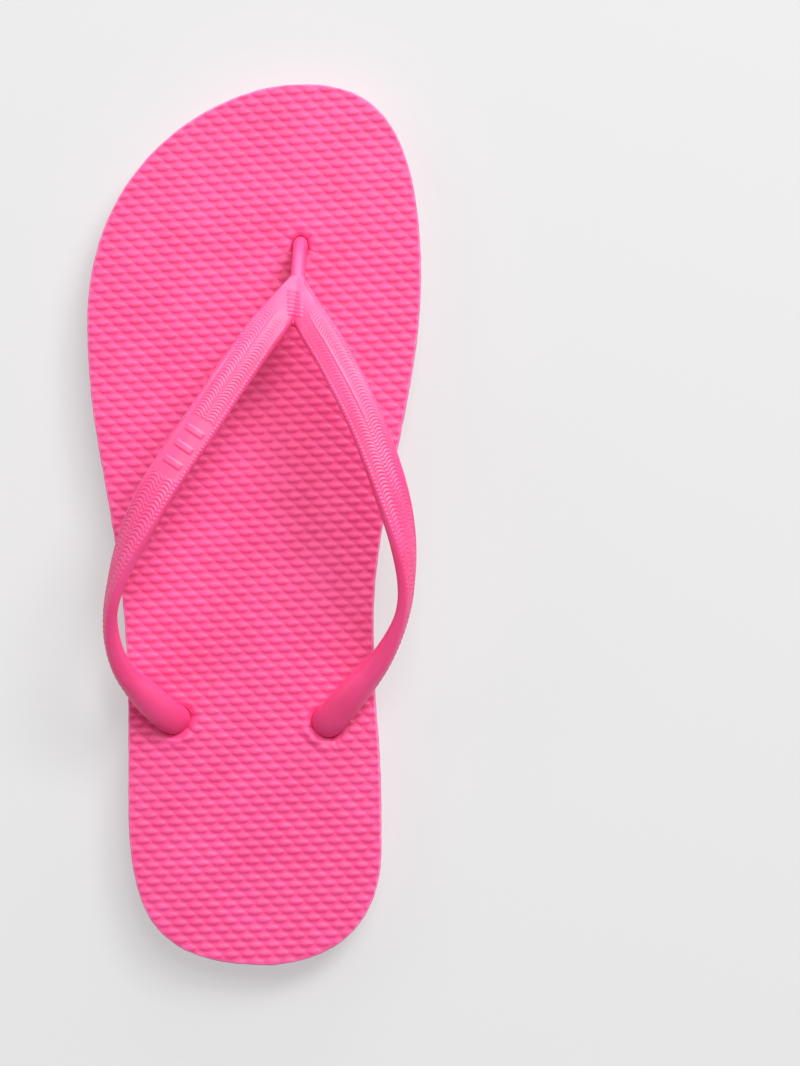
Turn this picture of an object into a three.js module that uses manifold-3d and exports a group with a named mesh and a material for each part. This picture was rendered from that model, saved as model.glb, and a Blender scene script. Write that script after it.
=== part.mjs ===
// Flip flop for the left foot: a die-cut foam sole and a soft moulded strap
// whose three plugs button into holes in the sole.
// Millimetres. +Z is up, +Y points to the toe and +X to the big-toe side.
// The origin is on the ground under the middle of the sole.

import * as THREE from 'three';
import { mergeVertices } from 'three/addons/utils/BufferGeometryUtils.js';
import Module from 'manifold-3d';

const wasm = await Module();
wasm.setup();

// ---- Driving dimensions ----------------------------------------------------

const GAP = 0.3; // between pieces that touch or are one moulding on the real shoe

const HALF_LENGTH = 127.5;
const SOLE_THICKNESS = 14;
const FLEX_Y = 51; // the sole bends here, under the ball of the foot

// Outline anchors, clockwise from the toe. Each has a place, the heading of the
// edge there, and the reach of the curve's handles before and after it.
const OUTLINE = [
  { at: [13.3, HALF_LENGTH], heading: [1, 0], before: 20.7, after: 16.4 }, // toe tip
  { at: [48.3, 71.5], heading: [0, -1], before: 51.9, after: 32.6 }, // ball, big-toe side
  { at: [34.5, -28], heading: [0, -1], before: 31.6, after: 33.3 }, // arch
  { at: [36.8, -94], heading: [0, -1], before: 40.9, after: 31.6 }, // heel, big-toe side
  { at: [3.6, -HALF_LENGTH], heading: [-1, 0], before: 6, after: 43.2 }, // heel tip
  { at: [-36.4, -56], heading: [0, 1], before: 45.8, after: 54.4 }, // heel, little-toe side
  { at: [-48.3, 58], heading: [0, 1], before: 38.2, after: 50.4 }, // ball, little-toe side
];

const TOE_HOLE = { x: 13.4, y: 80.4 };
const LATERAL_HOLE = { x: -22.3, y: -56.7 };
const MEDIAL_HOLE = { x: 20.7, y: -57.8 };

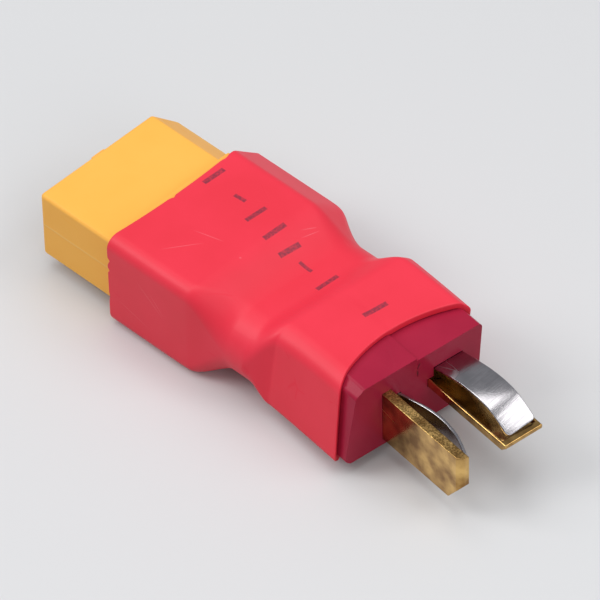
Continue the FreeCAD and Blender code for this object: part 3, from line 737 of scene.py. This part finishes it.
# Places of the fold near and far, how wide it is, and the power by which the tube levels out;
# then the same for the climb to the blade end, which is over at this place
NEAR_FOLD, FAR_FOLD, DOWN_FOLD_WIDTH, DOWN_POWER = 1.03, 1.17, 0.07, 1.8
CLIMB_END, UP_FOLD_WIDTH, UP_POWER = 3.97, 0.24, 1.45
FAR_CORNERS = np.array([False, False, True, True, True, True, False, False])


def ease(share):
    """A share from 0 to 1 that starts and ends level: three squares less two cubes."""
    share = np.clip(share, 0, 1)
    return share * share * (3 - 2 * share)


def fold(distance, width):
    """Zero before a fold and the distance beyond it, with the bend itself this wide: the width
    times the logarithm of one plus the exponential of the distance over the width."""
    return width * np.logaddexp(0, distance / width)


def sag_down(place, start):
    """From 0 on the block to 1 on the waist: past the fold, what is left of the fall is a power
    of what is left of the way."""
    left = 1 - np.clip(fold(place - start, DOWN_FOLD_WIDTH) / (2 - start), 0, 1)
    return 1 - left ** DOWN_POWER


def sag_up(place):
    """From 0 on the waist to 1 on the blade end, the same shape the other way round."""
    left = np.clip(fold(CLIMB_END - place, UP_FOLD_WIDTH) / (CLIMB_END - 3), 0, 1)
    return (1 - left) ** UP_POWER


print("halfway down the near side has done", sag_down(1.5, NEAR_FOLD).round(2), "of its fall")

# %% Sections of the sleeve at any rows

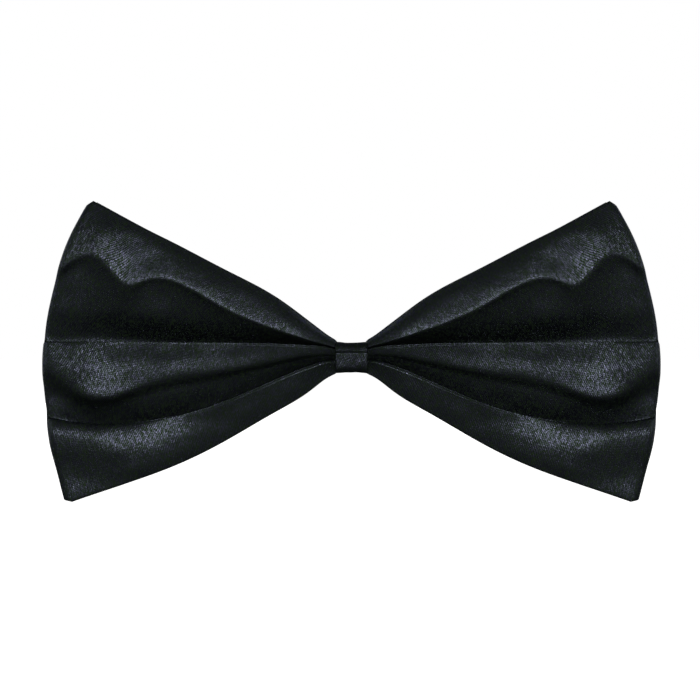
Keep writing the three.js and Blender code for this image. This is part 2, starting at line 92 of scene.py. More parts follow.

::::::

PROBLEM => Repeat the entries above exactly, beginning at their first line and ending with the line that contains "const FLEX_Y = 51;", with nothing added.

OUTPUT FOR THIS EXERCISE =>
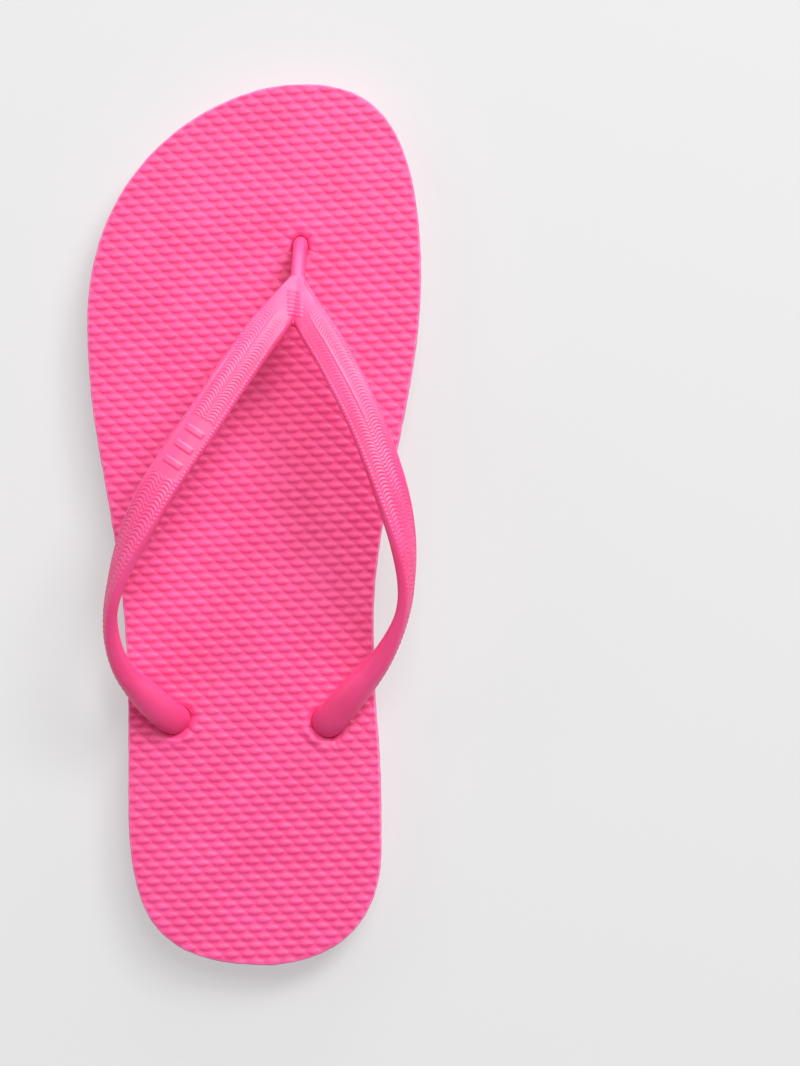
Turn this picture of an object into a three.js module that uses manifold-3d and exports a group with a named mesh and a material for each part. This picture was rendered from that model, saved as model.glb, and a Blender scene script. Write that script after it.
=== part.mjs ===
// Flip flop for the left foot: a die-cut foam sole and a soft moulded strap
// whose three plugs button into holes in the sole.
// Millimetres. +Z is up, +Y points to the toe and +X to the big-toe side.
// The origin is on the ground under the middle of the sole.

import * as THREE from 'three';
import { mergeVertices } from 'three/addons/utils/BufferGeometryUtils.js';
import Module from 'manifold-3d';

const wasm = await Module();
wasm.setup();

// ---- Driving dimensions ----------------------------------------------------

const GAP = 0.3; // between pieces that touch or are one moulding on the real shoe

const HALF_LENGTH = 127.5;
const SOLE_THICKNESS = 14;
const FLEX_Y = 51; // the sole bends here, under the ball of the foot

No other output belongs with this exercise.